Atuty Fogo Unii w rywalizacji z Polonią Bydgoszcz

W leszczyńskim klubie panuje atmosfera mobilizacji przed przyszłoroczną walką o awans do elity. Od kilku tygodni wiadomo, że Byki będą miały bardzo wymagających rywali. Krzysztof Cegielski wskazuje atuty zespołów z Leszna i Bydgoszczy.

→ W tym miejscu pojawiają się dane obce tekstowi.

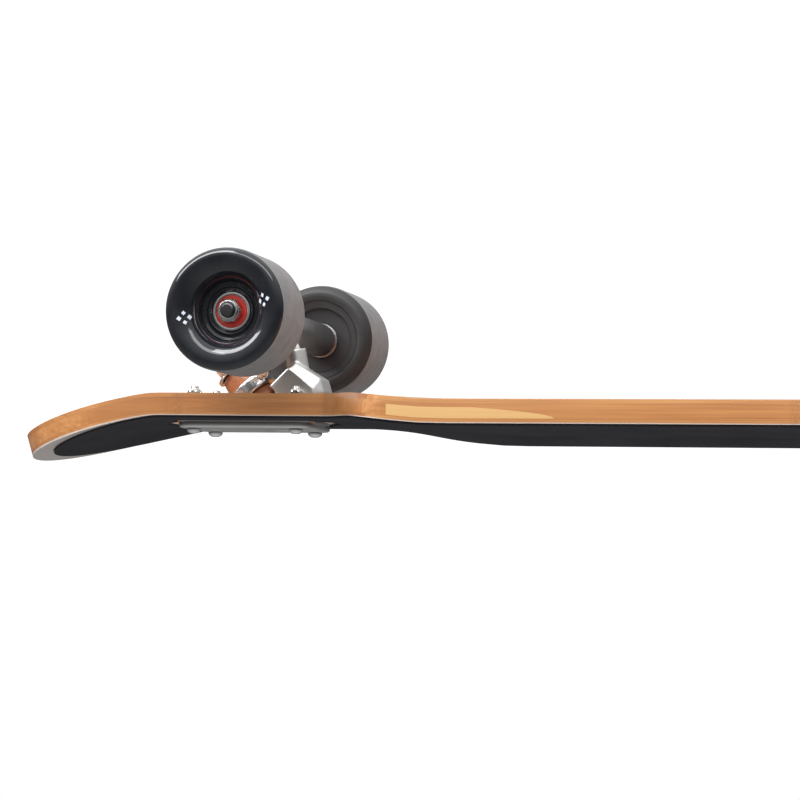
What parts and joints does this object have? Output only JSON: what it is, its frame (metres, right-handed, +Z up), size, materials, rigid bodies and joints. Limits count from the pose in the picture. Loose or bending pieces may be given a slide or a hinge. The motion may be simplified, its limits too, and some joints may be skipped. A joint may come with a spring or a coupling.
{
  "type": "electric skateboard",
  "caption": "Electric drop-through longboard: laminated bamboo deck with grip sheet, sprung steering trucks, urethane wheels, belt drive and battery box under the rear half.",
  "frame": {"origin": "on the floor, below the middle of the deck", "axes": "+X to the nose (the direction of travel), +Y to the rider's left, +Z up"},
  "size_m": [0.9934, 0.242, 0.1157],
  "materials": {
    "bamboo": "clear-lacquered laminated bamboo, golden orange, satin gloss",
    "grip": "black grit sheet, matte",
    "cast_aluminium": "cast and tumbled, satin",
    "polished_aluminium": "polished bright",
    "steel": "zinc-plated steel",
    "black_steel": "blackened steel",
    "wheel_urethane": "cast urethane, glossy face and worn matte tread",
    "bushing_urethane": "amber urethane",
    "cup_urethane": "dark urethane",
    "red_shield": "bearing with a red rubber shield and bright rings",
    "rubber": "black rubber",
    "dark_metal": "dark grey anodised aluminium",
    "anodised_plate": "black anodised plate",
    "enclosure_shell": "textured black moulding",
    "battery_wrap": "blue shrink wrap",
    "fitting_plastic": "moulded black plastic"
  },
  "bodies": {
    "board": {"deck": "bamboo", "grip_tape": "grip", "front_baseplate": "cast_aluminium", "front_pivot_cup": "cup_urethane", "front_kingpin": "steel", "front_kingpin_nut": "steel", "front_boardside_washer": "steel", "front_roadside_washer": "steel", "front_boardside_bushing": "bushing_urethane", "front_roadside_bushing": "bushing_urethane", "front_mounting_bolt_1": "steel", "front_mounting_bolt_2": "steel", "front_mounting_bolt_3": "steel", "front_mounting_bolt_4": "steel", "rear_baseplate": "cast_aluminium", "rear_pivot_cup": "cup_urethane", "rear_kingpin": "steel", "rear_kingpin_nut": "steel", "rear_boardside_washer": "steel", "rear_roadside_washer": "steel", "rear_boardside_bushing": "bushing_urethane", "rear_roadside_bushing": "bushing_urethane", "rear_mounting_bolt_1": "steel", "rear_mounting_bolt_2": "steel", "rear_mounting_bolt_3": "steel", "rear_mounting_bolt_4": "steel", "battery_enclosure": "enclosure_shell", "enclosure_seal": "rubber", "battery_pack": "battery_wrap", "motor_controller": "dark_metal", "charge_port": "fitting_plastic", "cable_gland": "rubber"},
    "front_truck": {"front_hanger": "polished_aluminium", "front_axle": "steel", "front_left_axle_nut": "steel", "front_right_axle_nut": "steel"},
    "rear_truck": {"rear_hanger": "polished_aluminium", "rear_axle": "steel", "rear_left_axle_nut": "steel", "rear_right_axle_nut": "steel", "motor_mount": "anodised_plate", "motor_base": "dark_metal", "drive_belt": "rubber"},
    "front_left_wheel": {"front_left_wheel": "wheel_urethane", "front_left_inner_bearing": "red_shield", "front_left_outer_bearing": "red_shield"},
    "front_right_wheel": {"front_right_wheel": "wheel_urethane", "front_right_inner_bearing": "red_shield", "front_right_outer_bearing": "red_shield"},
    "rear_left_wheel": {"rear_left_wheel": "wheel_urethane", "rear_left_inner_bearing": "red_shield", "rear_left_outer_bearing": "red_shield"},
    "rear_right_wheel": {"rear_right_wheel": "wheel_urethane", "rear_right_inner_bearing": "red_shield", "rear_right_outer_bearing": "red_shield", "wheel_pulley": "dark_metal"},
    "motor_rotor": {"motor_can": "black_steel", "motor_pulley": "dark_metal"},
    "power_button": {"power_button": "fitting_plastic"}
  },
  "joints": [
    {"name": "front_steer", "type": "hinge", "parent": "board", "child": "front_truck", "pos_m": [0.3318, 0, 0.0477], "axis": [0.7071, 0, 0.7071], "range_deg": [-12, 12], "stiffness_Nm_per_rad": 60, "deforming": ["front_boardside_bushing", "front_roadside_bushing"]},
    {"name": "rear_steer", "type": "hinge", "parent": "board", "child": "rear_truck", "pos_m": [-0.3318, 0, 0.0477], "axis": [-0.7071, 0, 0.7071], "range_deg": [-12, 12], "stiffness_Nm_per_rad": 60, "deforming": ["rear_boardside_bushing", "rear_roadside_bushing"]},
    {"name": "front_left_spin", "type": "hinge", "parent": "front_truck", "child": "front_left_wheel", "pos_m": [0.3375, 0.0965, 0.035], "axis": [0, 1, 0], "continuous": true},
    {"name": "front_right_spin", "type": "hinge", "parent": "front_truck", "child": "front_right_wheel", "pos_m": [0.3375, -0.0965, 0.035], "axis": [0, 1, 0], "continuous": true},
    {"name": "rear_left_spin", "type": "hinge", "parent": "rear_truck", "child": "rear_left_wheel", "pos_m": [-0.3375, 0.0965, 0.035], "axis": [0, 1, 0], "continuous": true},
    {"name": "rear_right_spin", "type": "hinge", "parent": "rear_truck", "child": "rear_right_wheel", "pos_m": [-0.3375, -0.0965, 0.035], "axis": [0, 1, 0], "continuous": true},
    {"name": "motor_spin", "type": "hinge", "parent": "rear_truck", "child": "motor_rotor", "pos_m": [-0.407, -0.035, 0.043], "axis": [0, 1, 0], "continuous": true},
    {"name": "power_press", "type": "slide", "parent": "board", "child": "power_button", "axis": [0, 1, 0], "range_m": [0, 0.0015], "stiffness_N_per_m": 600}
  ],
  "couplings": [
    {"joint": "motor_spin", "follows": "rear_right_spin", "ratio": 2.4}
  ]
}
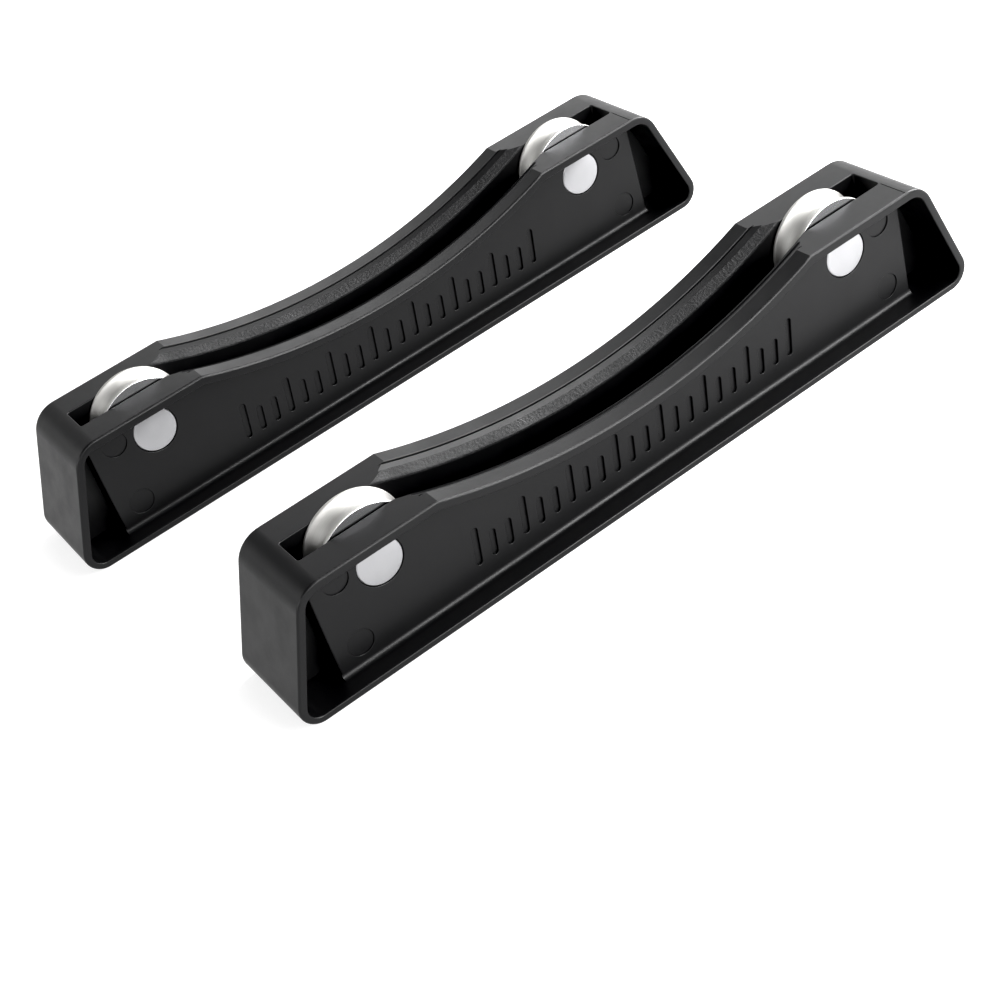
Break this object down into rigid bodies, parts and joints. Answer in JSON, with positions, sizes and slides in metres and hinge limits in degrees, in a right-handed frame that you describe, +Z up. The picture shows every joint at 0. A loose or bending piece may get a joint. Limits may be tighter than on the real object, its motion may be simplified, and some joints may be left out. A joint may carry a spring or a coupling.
{
  "type": "spool holder stand",
  "caption": "Pair of long low black rails with a hollow top, each holding two grooved ball-bearing wheels that a filament spool's rims roll on.",
  "frame": {"origin": "middle of the pair of rails, on the surface they stand on", "axes": "+X along the rails, +Y from the front rail to the rear rail, +Z up"},
  "size_m": [0.1652, 0.0936, 0.0286],
  "materials": {
    "rail_plastic": "satin injection-moulded black",
    "wheel_steel": "ground and polished",
    "bearing_steel": "ground",
    "ball_steel": "polished",
    "cage_steel": "pressed",
    "shield_steel": "pressed",
    "axle_metal": "turned, fine radial tool marks"
  },
  "bodies": {
    "front_rail": {"front_rail": "rail_plastic", "front_left_axle": "axle_metal", "front_left_inner_ring": "bearing_steel", "front_right_axle": "axle_metal", "front_right_inner_ring": "bearing_steel"},
    "rear_rail": {"rear_rail": "rail_plastic", "rear_left_axle": "axle_metal", "rear_left_inner_ring": "bearing_steel", "rear_right_axle": "axle_metal", "rear_right_inner_ring": "bearing_steel"},
    "front_left_wheel": {"front_left_wheel_ring": "wheel_steel", "front_left_shield_front": "shield_steel", "front_left_shield_back": "shield_steel"},
    "front_left_ball_set": {"front_left_balls": "ball_steel", "front_left_ball_cage": "cage_steel"},
    "front_right_wheel": {"front_right_wheel_ring": "wheel_steel", "front_right_shield_front": "shield_steel", "front_right_shield_back": "shield_steel"},
    "front_right_ball_set": {"front_right_balls": "ball_steel", "front_right_ball_cage": "cage_steel"},
    "rear_left_wheel": {"rear_left_wheel_ring": "wheel_steel", "rear_left_shield_front": "shield_steel", "rear_left_shield_back": "shield_steel"},
    "rear_left_ball_set": {"rear_left_balls": "ball_steel", "rear_left_ball_cage": "cage_steel"},
    "rear_right_wheel": {"rear_right_wheel_ring": "wheel_steel", "rear_right_shield_front": "shield_steel", "rear_right_shield_back": "shield_steel"},
    "rear_right_ball_set": {"rear_right_balls": "ball_steel", "rear_right_ball_cage": "cage_steel"}
  },
  "joints": [
    {"name": "rail_spacing", "type": "slide", "parent": "front_rail", "child": "rear_rail", "axis": [0, 1, 0], "range_m": [-0.042, 0.03]},
    {"name": "front_left_wheel_spin", "type": "hinge", "parent": "front_rail", "child": "front_left_wheel", "pos_m": [-0.04934, -0.03615, 0.01855], "axis": [0, 1, 0], "continuous": true},
    {"name": "front_left_ball_set_spin", "type": "hinge", "parent": "front_rail", "child": "front_left_ball_set", "pos_m": [-0.04934, -0.03615, 0.01855], "axis": [0, 1, 0], "continuous": true},
    {"name": "front_right_wheel_spin", "type": "hinge", "parent": "front_rail", "child": "front_right_wheel", "pos_m": [0.05794, -0.03615, 0.01855], "axis": [0, 1, 0], "continuous": true},
    {"name": "front_right_ball_set_spin", "type": "hinge", "parent": "front_rail", "child": "front_right_ball_set", "pos_m": [0.05794, -0.03615, 0.01855], "axis": [0, 1, 0], "continuous": true},
    {"name": "rear_left_wheel_spin", "type": "hinge", "parent": "rear_rail", "child": "rear_left_wheel", "pos_m": [-0.05794, 0.03615, 0.01855], "axis": [0, 1, 0], "continuous": true},
    {"name": "rear_left_ball_set_spin", "type": "hinge", "parent": "rear_rail", "child": "rear_left_ball_set", "pos_m": [-0.05794, 0.03615, 0.01855], "axis": [0, 1, 0], "continuous": true},
    {"name": "rear_right_wheel_spin", "type": "hinge", "parent": "rear_rail", "child": "rear_right_wheel", "pos_m": [0.04934, 0.03615, 0.01855], "axis": [0, 1, 0], "continuous": true},
    {"name": "rear_right_ball_set_spin", "type": "hinge", "parent": "rear_rail", "child": "rear_right_ball_set", "pos_m": [0.04934, 0.03615, 0.01855], "axis": [0, 1, 0], "continuous": true}
  ],
  "couplings": [
    {"joint": "front_left_ball_set_spin", "follows": "front_left_wheel_spin", "ratio": 0.5992},
    {"joint": "front_right_ball_set_spin", "follows": "front_right_wheel_spin", "ratio": 0.5992},
    {"joint": "rear_left_ball_set_spin", "follows": "rear_left_wheel_spin", "ratio": 0.5992},
    {"joint": "rear_right_ball_set_spin", "follows": "rear_right_wheel_spin", "ratio": 0.5992}
  ]
}
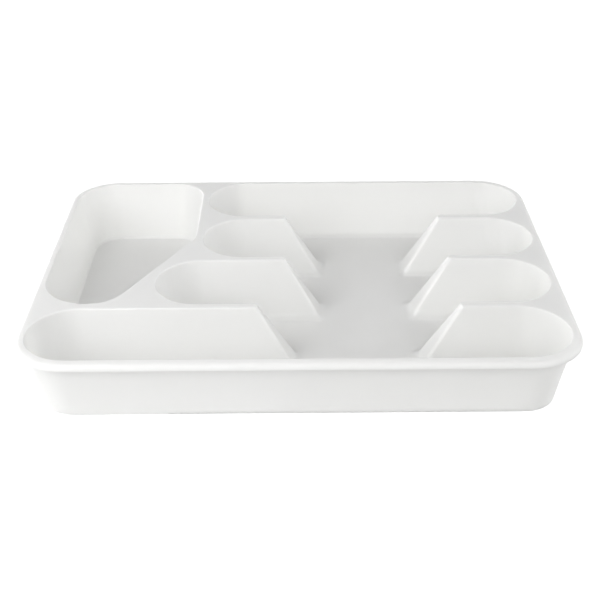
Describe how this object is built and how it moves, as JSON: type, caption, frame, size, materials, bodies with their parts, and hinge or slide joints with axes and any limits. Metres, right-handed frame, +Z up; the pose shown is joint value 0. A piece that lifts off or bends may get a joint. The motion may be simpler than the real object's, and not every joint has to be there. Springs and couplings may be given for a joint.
{
  "type": "cutlery tray",
  "caption": "Rectangular drawer tray with a turned-down rim, long round-ended rows for cutlery, a box pocket with a slanted corner, and a finger gap cut through the dividers.",
  "frame": {"origin": "middle of the tray's footprint, on the surface that it stands on", "axes": "+X along the rows to their right ends, +Y to the back, where the box pocket is, +Z up"},
  "size_m": [0.4, 0.3, 0.052],
  "materials": {
    "white_plastic": "smooth moulded plastic with a soft gloss"
  },
  "bodies": {
    "root": {"cutlery_tray": "white_plastic"}
  },
  "joints": []
}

Odwiedź nasze social media:

Zarówno Polonia jak i Unia zbudowały zespoły, które miałyby realną szansę wywalczyć utrzymanie, gdyby startowały w Ekstralidze. Zmagania o awans w 2025 roku mogą być zatem szczególnie ciekawe. – Nie jestem w stanie ocenić, który z tych klubów jest mocniejszy na papierze. Za leszczynianami może przemawiać to, że kolejny rok pojadą podobnym składem – mówił Krzysztof Cegielski w rozmowie z Kurierem Ostrowskim. – Polonia Bydgoszcz będzie potrzebowała troszeczkę czasu, żeby się zgrać. Szymon Woźniak i Aleksandr Łoktajew będą musieli poznać tor, zgrać się z kolegami i nawiązać z nimi odpowiednie relacje, żeby to przenosiło się na współpracę w trakcie wyścigów. Za Unią Leszno może przemawiać właśnie to, że mamy do czynienia z kontynuacją tego co było – dodaje żużlowy ekspert.

Zdaniem Krzysztofa Cegielskiego leszczynianie będą wyjątkowo mocni na Stadionie im. Alfreda Smoczyka. – Olbrzymim atutem będzie własny tor. Widzieliśmy to w ubiegłym sezonie. Najsilniejsze zespoły na obiekcie w Lesznie miały problemy pomimo tego, że gospodarze nie mieli najsilniejszego składu – przypomina Krzysztof Cegielski. – Myślę, że w Metalkas 2. Ekstralidze Stadion im. Alfreda Smoczyka od początku sezonu będzie bardzo dużym atutem Unii. Sezon będzie jednak długi i wiemy, że najistotniejsze rozstrzygnięcia będą miały miejsce na jego końcu. To z kolei przemawia na korzyść innych zespołów, takich jak Polonia Bydgoszcz czy Stal Rzeszów.